The show [...] uses London in somewhat the same way Sex and the City used New York – we see a lot of bright lights, fancy restaurants, and expensive apartments – though there is a sadder, more wistful quality to the photography here, as if Belle were living in a kind of London fog, which, of course, she is.
— The New Yorker, noting the similarities between the two shows.

The series was mainly well received by critics, with Tim Goodman of The San Francisco Chronicle saying, "there's surprise at how much you've underestimated its quality." It was graded A− by Entertainment Weekly, which said, "you will find a rather fascinating drama." Entertainment Weekly also commented on Billie Piper's portrayal of Belle, saying, "Piper is extraordinary, intermittently talking right to the camera in a straightforward, conspiratorial manner, the way a prostitute who's really good at her job would talk to a client." It was less well received, however, by The New York Times, which said, "Secret Diary has amusing touches, but not enough to sustain an entire series."

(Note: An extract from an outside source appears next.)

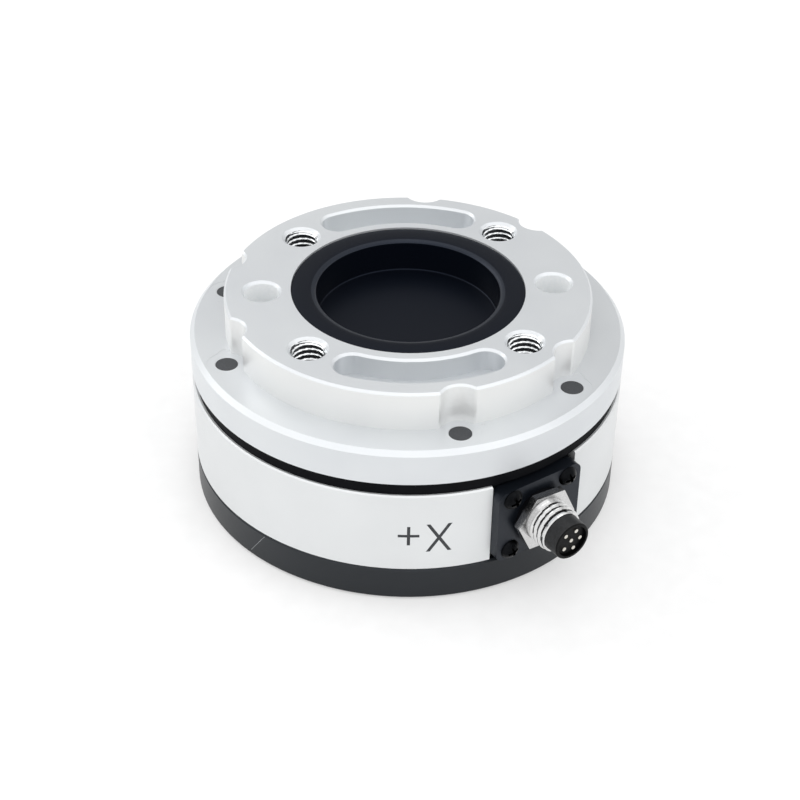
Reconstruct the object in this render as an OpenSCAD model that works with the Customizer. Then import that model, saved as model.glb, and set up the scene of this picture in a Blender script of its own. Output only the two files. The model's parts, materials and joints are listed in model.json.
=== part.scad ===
// Six-axis force torque sensor for a robot wrist.
// The robot side is the face at z = 0 and the tool side is the raised boss on top.
// +X points through the axis mark on the housing ring, and all sizes are millimetres.

/* [Stack] */
// Outer diameter of the sensor's body
body_d = 75; // [73:0.5:80]
// Thickness of the robot-side base flange
base_h = 6.4; // [6:0.1:8]
// Height of the silver housing ring
housing_h = 15.4; // [15.2:0.1:18]
// Height of the soft band between housing ring and tool flange
seal_h = 2.4; // [2:0.1:3.2]
// Height of the tool flange from its lower rim to the boss's top face
flange_h = 13.2; // [12.4:0.1:15]

/* [Tool flange] */
// Width of the ledge around the boss
ledge_w = 6.1; // [5.5:0.1:6.7]
// Height of the boss above the ledge around it
boss_h = 6.95; // [6:0.05:7.6]
// Edge break around the boss's top face
boss_chamfer = 0.4; // [0.1:0.05:0.6]
// Bevel on the corners where a scallop opens out of the boss
mouth_bevel = 0.12; // [0.05:0.01:0.2]
// Chamfer around the flange's rim
rim_chamfer = 0.8; // [0.3:0.1:1.2]
// Thickness of the flange under the boss
web_t = 11; // [10.8:0.1:11.6]
// Width of the flange's lower rim around the hollow under the boss
rim_w = 9.5; // [8.9:0.1:10.9]

/* [Mounting pattern] */
// Pitch circle of the threaded holes and pin holes, on both faces
pattern_pcd = 50; // [49:0.5:51]
// Nominal size of the four mounting threads
thread_d = 6; // [5:1:6]
// Depth of the threads in the tool flange
tool_thread_depth = 8.5; // [7:0.5:8.5]
// Depth of the threads in the base flange
base_thread_depth = 4.4; // [4:0.1:4.6]
// Diameter of the countersinks on the threads
thread_mouth_d = 6.9; // [6.4:0.1:7.6]
// Diameter of the locating pin holes
pin_d = 6; // [5:0.5:6.4]
// Depth of the pin holes in the tool flange
tool_pin_depth = 6.5; // [5:0.5:9]
// Depth of the pin hole in the base flange
base_pin_depth = 5; // [3:0.5:5.4]
// Edge break on the pin holes
pin_chamfer = 0.45; // [0.2:0.05:0.6]
// Width of the two curved pockets in the boss
pocket_w = 6; // [4:0.5:6.5]
// Angle from a pocket's middle to the centre of its round end
pocket_half_angle = 25.5; // [18:0.5:26]
// Depth of the pockets
pocket_depth = 4; // [2:0.5:5]
// Edge break around the pockets
pocket_chamfer = 0.4; // [0.2:0.05:0.6]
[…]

Whilst reviewing Series 3 of Secret Diary of a Call Girl, Gerard O'Donovan of The Telegraph opined that the show focuses too much on Piper's character, saying "All the characters, apart from Belle (Piper), are about as two-dimensional as cardboard cut-outs – and no more engaging."

===Criticism===

The series was also accused of glamorizing and being a misrepresentation of prostitution.

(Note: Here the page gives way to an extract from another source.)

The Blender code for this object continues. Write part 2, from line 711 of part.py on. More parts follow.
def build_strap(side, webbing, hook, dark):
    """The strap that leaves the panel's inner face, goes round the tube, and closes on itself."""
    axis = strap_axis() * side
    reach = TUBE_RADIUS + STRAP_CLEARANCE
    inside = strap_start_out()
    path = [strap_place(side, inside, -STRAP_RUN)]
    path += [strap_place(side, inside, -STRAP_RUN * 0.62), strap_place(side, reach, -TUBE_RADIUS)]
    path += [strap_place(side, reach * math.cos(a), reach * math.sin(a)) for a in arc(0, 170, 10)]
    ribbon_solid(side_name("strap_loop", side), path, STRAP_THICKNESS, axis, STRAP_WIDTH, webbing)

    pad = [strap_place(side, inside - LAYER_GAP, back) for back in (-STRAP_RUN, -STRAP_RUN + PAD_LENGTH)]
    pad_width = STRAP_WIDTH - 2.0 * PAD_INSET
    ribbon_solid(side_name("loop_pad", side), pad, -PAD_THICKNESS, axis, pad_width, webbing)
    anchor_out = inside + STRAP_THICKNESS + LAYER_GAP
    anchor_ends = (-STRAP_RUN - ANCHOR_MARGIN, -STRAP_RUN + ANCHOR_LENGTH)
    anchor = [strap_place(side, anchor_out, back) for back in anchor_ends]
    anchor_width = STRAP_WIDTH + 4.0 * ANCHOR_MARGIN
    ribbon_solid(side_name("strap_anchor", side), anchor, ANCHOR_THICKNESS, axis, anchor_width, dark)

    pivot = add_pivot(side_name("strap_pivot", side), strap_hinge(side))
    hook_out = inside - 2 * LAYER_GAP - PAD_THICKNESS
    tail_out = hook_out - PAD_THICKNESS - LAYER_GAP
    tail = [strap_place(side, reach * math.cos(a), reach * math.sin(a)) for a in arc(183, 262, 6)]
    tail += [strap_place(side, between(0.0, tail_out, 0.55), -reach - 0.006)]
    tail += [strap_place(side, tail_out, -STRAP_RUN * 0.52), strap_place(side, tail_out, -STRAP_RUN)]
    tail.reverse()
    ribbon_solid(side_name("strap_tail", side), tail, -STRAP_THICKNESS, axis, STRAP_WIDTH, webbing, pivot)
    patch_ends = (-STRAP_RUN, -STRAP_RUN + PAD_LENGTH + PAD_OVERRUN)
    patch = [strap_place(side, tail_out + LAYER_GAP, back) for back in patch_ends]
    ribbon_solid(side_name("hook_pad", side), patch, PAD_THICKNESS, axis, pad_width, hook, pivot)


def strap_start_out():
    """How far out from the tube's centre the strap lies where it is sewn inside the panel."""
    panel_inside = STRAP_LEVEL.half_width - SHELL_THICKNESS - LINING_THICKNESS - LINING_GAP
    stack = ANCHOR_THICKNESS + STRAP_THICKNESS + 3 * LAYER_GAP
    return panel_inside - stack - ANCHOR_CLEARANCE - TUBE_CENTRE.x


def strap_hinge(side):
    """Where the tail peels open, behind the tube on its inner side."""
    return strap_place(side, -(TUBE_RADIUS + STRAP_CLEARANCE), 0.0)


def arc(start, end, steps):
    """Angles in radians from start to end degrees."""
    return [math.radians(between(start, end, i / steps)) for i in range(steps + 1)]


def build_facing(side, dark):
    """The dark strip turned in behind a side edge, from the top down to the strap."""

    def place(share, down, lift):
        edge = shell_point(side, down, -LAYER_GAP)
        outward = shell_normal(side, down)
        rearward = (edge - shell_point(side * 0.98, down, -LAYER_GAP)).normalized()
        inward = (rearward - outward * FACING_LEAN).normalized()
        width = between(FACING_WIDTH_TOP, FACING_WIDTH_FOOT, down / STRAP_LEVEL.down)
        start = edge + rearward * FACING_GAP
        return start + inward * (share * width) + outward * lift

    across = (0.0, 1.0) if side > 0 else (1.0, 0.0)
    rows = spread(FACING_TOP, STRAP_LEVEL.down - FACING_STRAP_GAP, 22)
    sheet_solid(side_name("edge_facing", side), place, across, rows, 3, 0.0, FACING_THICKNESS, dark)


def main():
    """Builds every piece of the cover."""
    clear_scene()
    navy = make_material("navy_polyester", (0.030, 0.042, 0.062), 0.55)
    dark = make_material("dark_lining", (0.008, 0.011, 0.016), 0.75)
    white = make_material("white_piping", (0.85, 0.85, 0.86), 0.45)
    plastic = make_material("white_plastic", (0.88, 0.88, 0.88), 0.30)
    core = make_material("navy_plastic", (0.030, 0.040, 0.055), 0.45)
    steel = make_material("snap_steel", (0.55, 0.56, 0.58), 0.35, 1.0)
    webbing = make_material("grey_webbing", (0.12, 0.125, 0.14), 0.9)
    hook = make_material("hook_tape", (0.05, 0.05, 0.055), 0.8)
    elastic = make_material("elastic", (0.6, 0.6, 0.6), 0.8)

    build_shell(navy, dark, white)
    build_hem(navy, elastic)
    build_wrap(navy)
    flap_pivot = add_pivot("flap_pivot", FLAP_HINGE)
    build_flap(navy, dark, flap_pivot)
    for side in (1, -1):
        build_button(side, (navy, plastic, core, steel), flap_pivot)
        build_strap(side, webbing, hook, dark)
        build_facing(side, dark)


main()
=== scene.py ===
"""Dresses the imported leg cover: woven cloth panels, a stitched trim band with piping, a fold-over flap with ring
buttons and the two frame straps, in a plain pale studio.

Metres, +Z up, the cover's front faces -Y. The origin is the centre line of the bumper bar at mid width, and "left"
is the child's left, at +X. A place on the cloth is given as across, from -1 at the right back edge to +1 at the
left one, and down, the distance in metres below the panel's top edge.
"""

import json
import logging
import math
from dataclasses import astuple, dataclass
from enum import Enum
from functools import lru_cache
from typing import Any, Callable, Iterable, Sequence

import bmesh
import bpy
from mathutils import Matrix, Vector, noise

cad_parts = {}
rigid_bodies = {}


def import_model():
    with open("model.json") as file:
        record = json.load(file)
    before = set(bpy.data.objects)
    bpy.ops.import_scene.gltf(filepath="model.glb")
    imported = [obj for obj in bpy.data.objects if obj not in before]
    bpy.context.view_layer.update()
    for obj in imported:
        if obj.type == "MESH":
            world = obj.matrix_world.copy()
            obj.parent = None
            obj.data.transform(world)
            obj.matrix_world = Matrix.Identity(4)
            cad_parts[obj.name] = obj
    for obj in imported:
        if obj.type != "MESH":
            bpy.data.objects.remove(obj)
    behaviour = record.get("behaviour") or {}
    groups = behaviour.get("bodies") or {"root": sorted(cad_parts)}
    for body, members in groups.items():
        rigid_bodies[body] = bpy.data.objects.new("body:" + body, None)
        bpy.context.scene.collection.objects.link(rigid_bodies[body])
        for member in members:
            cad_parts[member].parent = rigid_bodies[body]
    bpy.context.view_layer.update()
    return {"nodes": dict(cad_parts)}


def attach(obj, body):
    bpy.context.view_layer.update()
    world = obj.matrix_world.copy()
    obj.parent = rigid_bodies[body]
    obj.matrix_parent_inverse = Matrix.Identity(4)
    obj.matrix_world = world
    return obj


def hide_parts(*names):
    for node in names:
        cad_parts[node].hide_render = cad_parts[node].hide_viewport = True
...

Piper hit back at the claims saying, "We've only been exposed to the drug-fuelled, sex traffic side – but the fact is, there are middle-class, cultured, well-read women who take part in this job."

===Ratings===
The first series averaged 1,242,125 viewers in the UK. The following weekly viewership statistics are from the Broadcasters' Audience Research Board.

The series premiered in the United States on Showtime to the highest ratings the cable channel had seen in four years for a television premiere. The series debut reached almost one million viewers, its closest rival, Dexter, premiered to 604,000. The showing held on to an impressive 70% of its lead-in audience that tuned in for the fourth-series premiere of Weeds.

| Series | Episodes |  | Originally released |  | Ave. viewers (millions) |
| First released | Last released |
| 1 | 8 |  | 27 September 2007 | 15 November 2007 | 1.24 |
| 2 | 8 |  | 11 September 2008 | 23 October 2008 | 0.98 |
| Special |  |  | 25 January 2010 |  | 0.34 |
| 3 | 8 |  | 28 January 2010 | 11 March 2010 | 0.83 |
| 4 | 8 |  | 1 February 2011 | 22 March 2011 | 0.65 |

==International versions==
- On 8 April 2012, the Chilean network TVN premiered a remake called Diario secreto de una profesional (The secret diary of a professional). The show stars Fernanda Urrejola as Javiera García, who works as call girl Ángela.
- A Dutch remake, called Dagboek van een Callgirl (Diary of a Call Girl), premiered on 26 March 2015 on Net5. Sanne Langelaar portrays Anne, who secretly works as call girl Jolie. The story's setting is changed to Amsterdam. The first season adapts several scripts from the first and second series of the UK series. It was not renewed for a second season (which was planned to adapt the third and final series of the British show).